Prestemos atención: no se trata de orar “al Espíritu Santo”, como si tuviésemos que dirigirnos a Él. Debemos orar en él, es decir, en el poder y bajo la dirección del Espíritu de Dios que mora en nosotros, ya que lo recibimos cuando aceptamos al Señor Jesús como nuestro Salvador, al haber nacido de nuevo (Juan 3:5-8; Efesios 1:13).
Nuestras oraciones deben ser en el Espíritu, es decir, debemos ser conducidos por el Espíritu, para orar según la voluntad de Dios. “El Espíritu nos ayuda en nuestra debilidad; pues qué hemos de pedir como conviene, no lo sabemos, pero el Espíritu mismo intercede por nosotros con gemidos indecibles” (Romanos 8:26).

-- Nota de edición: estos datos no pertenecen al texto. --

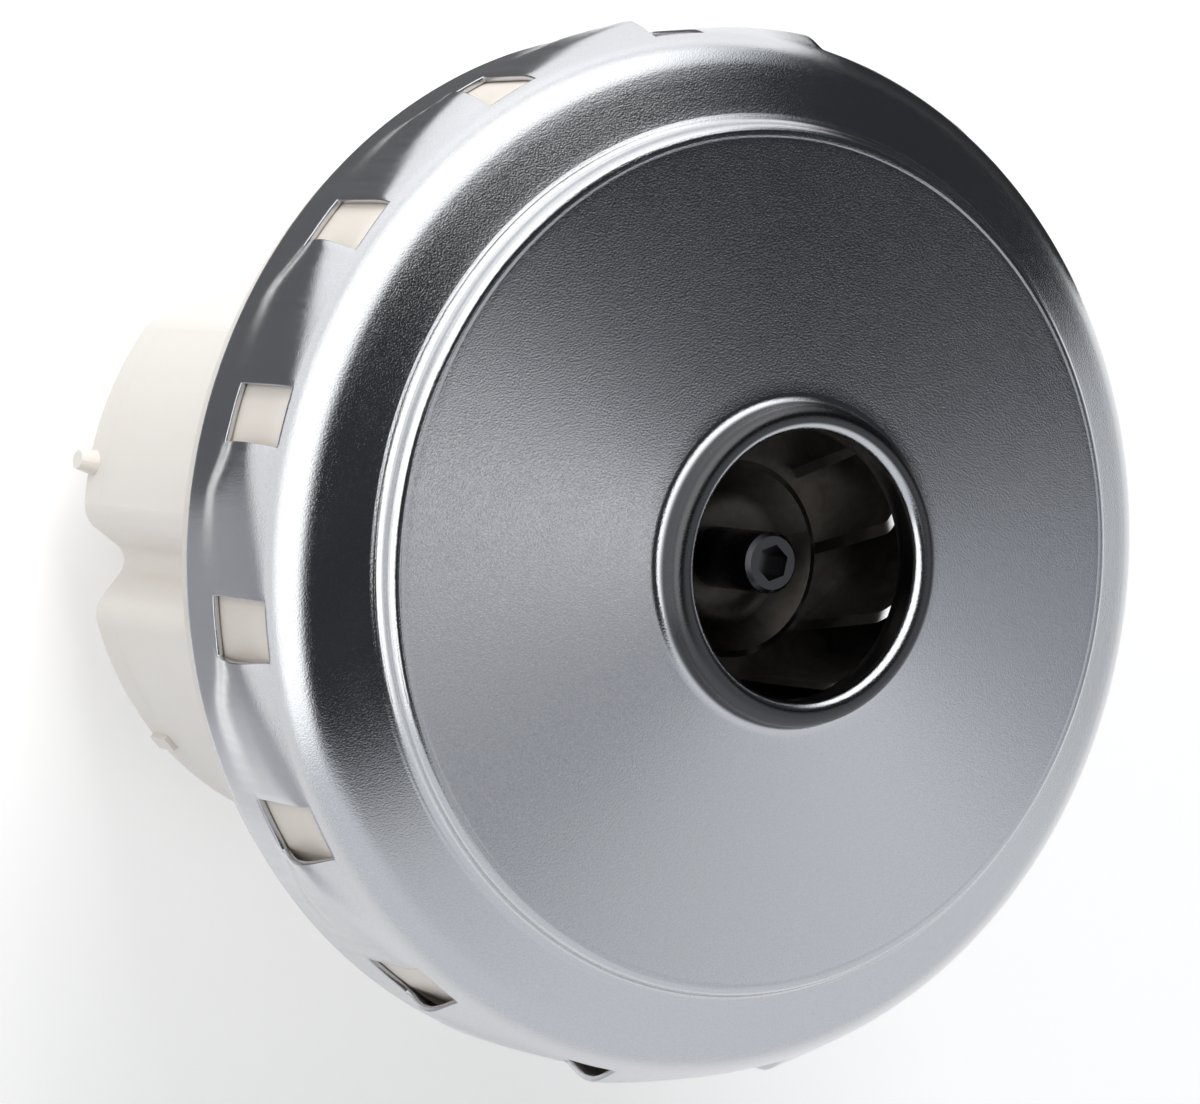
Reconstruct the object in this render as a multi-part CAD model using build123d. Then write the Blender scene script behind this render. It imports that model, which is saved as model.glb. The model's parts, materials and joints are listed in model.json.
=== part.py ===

Las oraciones que son conducidas por el Espíritu Santo son serias y se ajustan al pensamiento divino; por eso Dios puede escucharlas y responder.
Por la oración expresamos nuestra sumisión a Dios. Somos completamente dependientes de él. No lo olvidemos cuando nos dirigimos a Dios. Debemos, pues, comportarnos a la inversa de los impíos que Judas (v. 8-10) describe en su epístola y que menosprecian cualquier autoridad. Éstos, además de no tener ninguna noción de Dios, hablan liviana y burlonamente del diablo. No hemos de incurrir en esta falta.